Indeed they are, and because /usr is on the offending drive, I lowered
the value to 5 s, which I still deem conservative.  I know that an older
ATA standard edition permitted longer completion times for flushing HDD
internal write caches to platters (15 s IIRC).

> Oh look, it's the Samsung SpinPoint series, especially the EcoGreen
> ("EG") series.  No joke: ~60% of the "problem reports" I deal with when
> it comes to "weird wonky problems" stem from this drive series.  I have
> no idea why, but they're a common pain point for me.

I know they are, especially the larger siblings 1.5 G up.

> Politely, your analysis of the drive ("looks sane to me") is an
> indicator of why SMART output needs to be interpreted by a person who is
> familiar with the information.  That drive *does not* look sane to me.
> :-)

14 CRC errors with a drive that moved through computers that got
modified over time, that does not run the whole day, and that was first
attached to a computer whose controller (VIA garbage) could only talk to
1.5 Gb/s ATA drives but not 3 Gb/s is not something I care about.

> Key points about these errors:
> 
[...]

> - These are conditions that short, long, select (LBA range scan), and
>   conveyance SMART tests would probably not detect.  Like I said: it
>   seems to be all over the board.

I agree that it is more likely to be a communications issue between
FreeBSD and the drive's logic, with all components, hard- and software
involved.

> Bernd Walter responded indicating that his experience indicated that the
> issue related to NCQ compatibility.  This would not surprise me.

Neither would it surprise me, but Linux should suffer, too, then.  It
does use NCQ, too.  FreeBSD can be booted either on bare metal, or
booted through a Linux-hosted VirtualBox and then uses raw partition
access.  It should see the same 4k sectory misalignment pattern - if we
go by your earlier assumption - or NCQ incompatibility because the
hardware is the same.  The board uses an AMD 750 south bridge.

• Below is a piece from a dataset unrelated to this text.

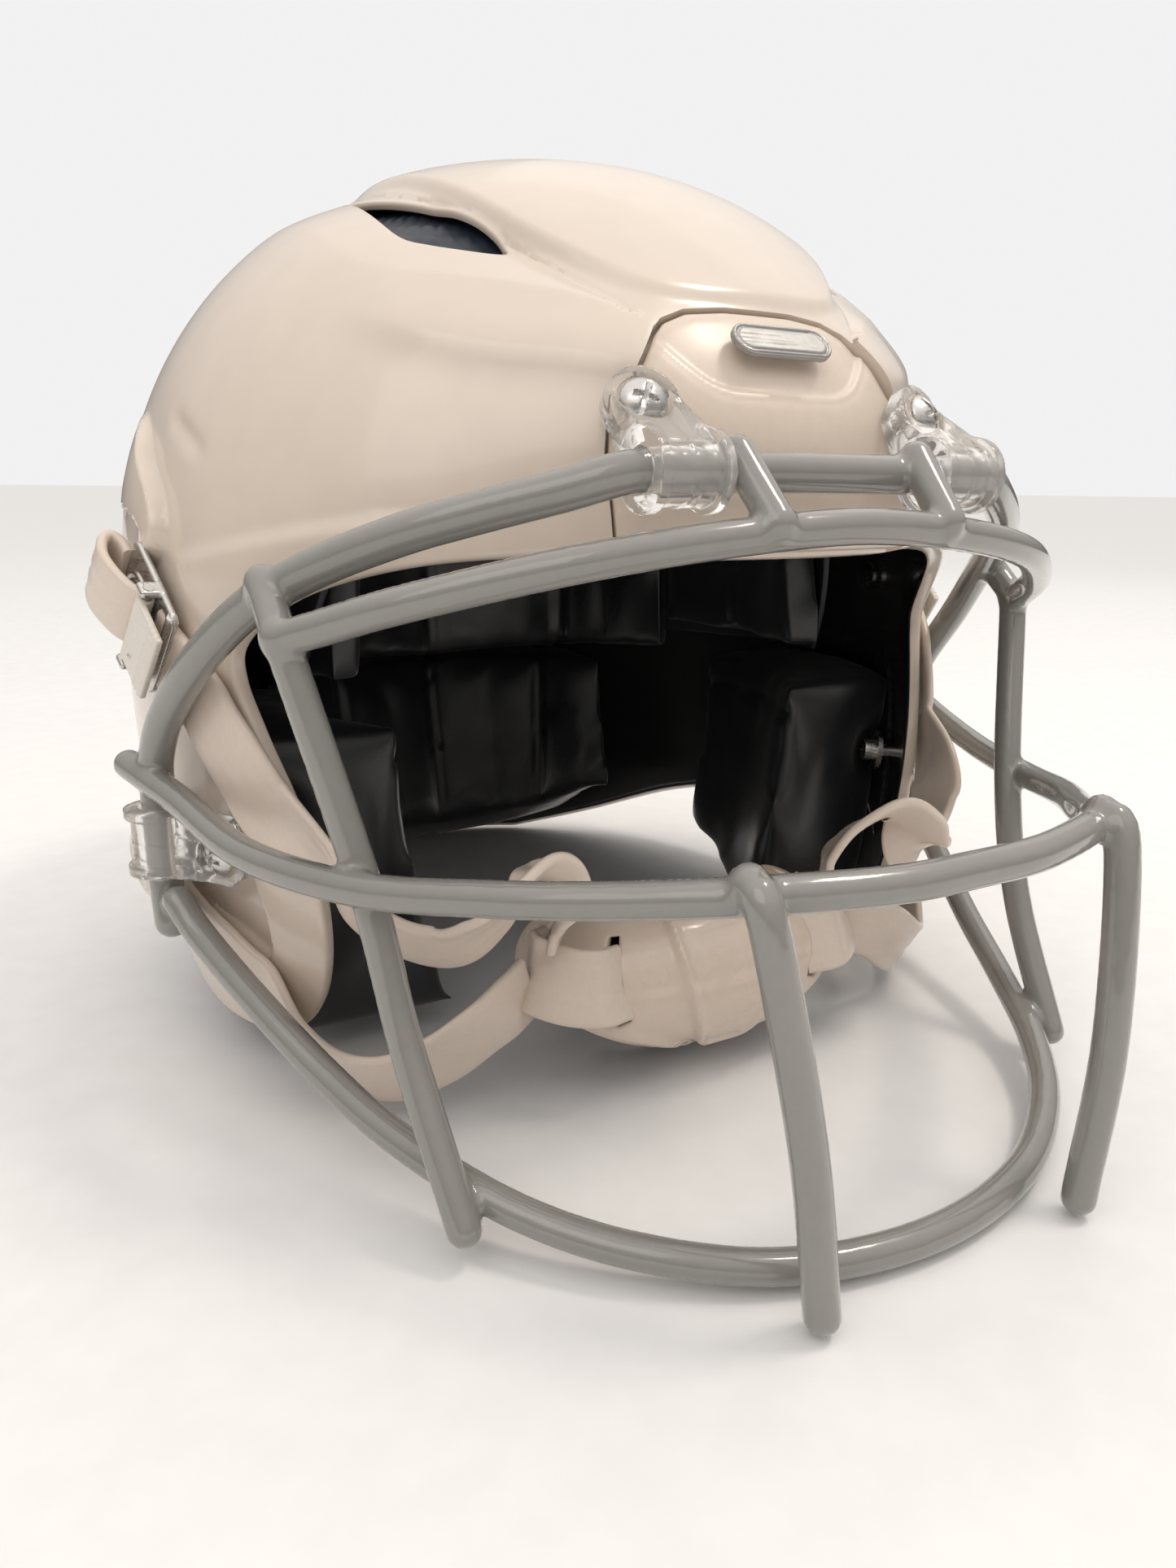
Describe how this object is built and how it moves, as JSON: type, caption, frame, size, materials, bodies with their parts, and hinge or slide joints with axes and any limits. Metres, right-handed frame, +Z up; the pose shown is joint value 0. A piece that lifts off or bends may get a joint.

> What doesn't help is that SpinPoint drives have a history of pretty
> awful firmware bugs, such as this one, which still blows my mind to this
> day:
> 
> http://sourceforge.net/apps/trac/smartmontools/wiki/SamsungF4EGBadBlocks
> 
> Your drive is using firmware version 1AG01118, but I can't easily find a
> newer firmware because of the whole Seagate/Samsung buyout (Seagate
> buying out Samsung's MHDD division).

According to the Samsung tools I could find before as well as after the
buyout this is the latest-and-greatest firmware; but I did not contact
their support to confirm that.

> - The "EG" series are known to park their heads excessively, and much to
>   my annoyance, do not track this behaviour in SMART (normally it's
>   tracked in attribute 193, which the drive lacks (probably
>   intentionally)).  This head-parking nonsense is known to cause
>   problems in certain situations, reported by the OS as timeouts and
>   I/O errors as the drive is trying to wake up and respond to the CDB.
>   There are many drives on the markets that do this now, and I
>   generally boycott them all (it's only useful for laptops).  I can
>   talk at length about that some other time, or you can find/read my
>   blog (I wrote an article about the WD30EFRX doing this -- at least
>   on WD drives you can inhibit the behaviour, while on Seagate you
>   can't).

Unlikely as stated above, unless the drive starts to park heads during
NCQ timeout error recovery.

> My suggestions to you at this point in time:
> 
> - Remove the sysctl and leave it at its default (30 seconds).  Or if
>   you really must adjust it, set it to 15.  YMMV with this.

I really must either use Linux or at least lower this sysctl, else the
system is unusable.

> - Replace the drive and/or choose another drive vendor.

I am inclined to do that, and I am very much inclined to buy high-grade
WD stuff again, either Velociraptor or the TLER Black series. (I don't
care for drives to retry for half an our to entirely scratch the surface
where it attempts to read a b0rked block, even if not in a RAID -- this
is the 10^-15 errors...).

> My suggestions for FreeBSD at this time:
> 
> - Regardless of what the root cause of the above is, we really do need a
>   no-NCQ quirk, and we also need to print the quirks used (in a similar
>   fashion to how CPU features are shown) during boot.

That, and when entering the ATA driver's error handler with NCQ active,
dump the entire queue contents, or at least its pending requests, with
rescheduling.  We may need a loader tunable or sysctl to enable such
excessive debug logging.

Please check the stall episode timing in the logs - it would appear that
the actual slots timing out were filed well after one an other; with NCQ
being put to good use, I'd suspect that slots time out more or less at
the same time, but I see that the entire timeout elapses before the next
slot times out.  I find that suspicious.  Alexander may, however, expect
that from the way the driver reschedules failing requests, or how the
driver inserts a non-NCQ command as some sort of write barrier to
enforce a NCQ flush.  (Not sure if that's any good on these Samsung
drives, I'd like to disable it just to experiment.)

I can move FreeBSD to the SSD any time and leave the FreeBSD partitions
on the offending Samsung drive for experimentation; I just did not want
to change any of the setup, so that we would not lose any analysis chances.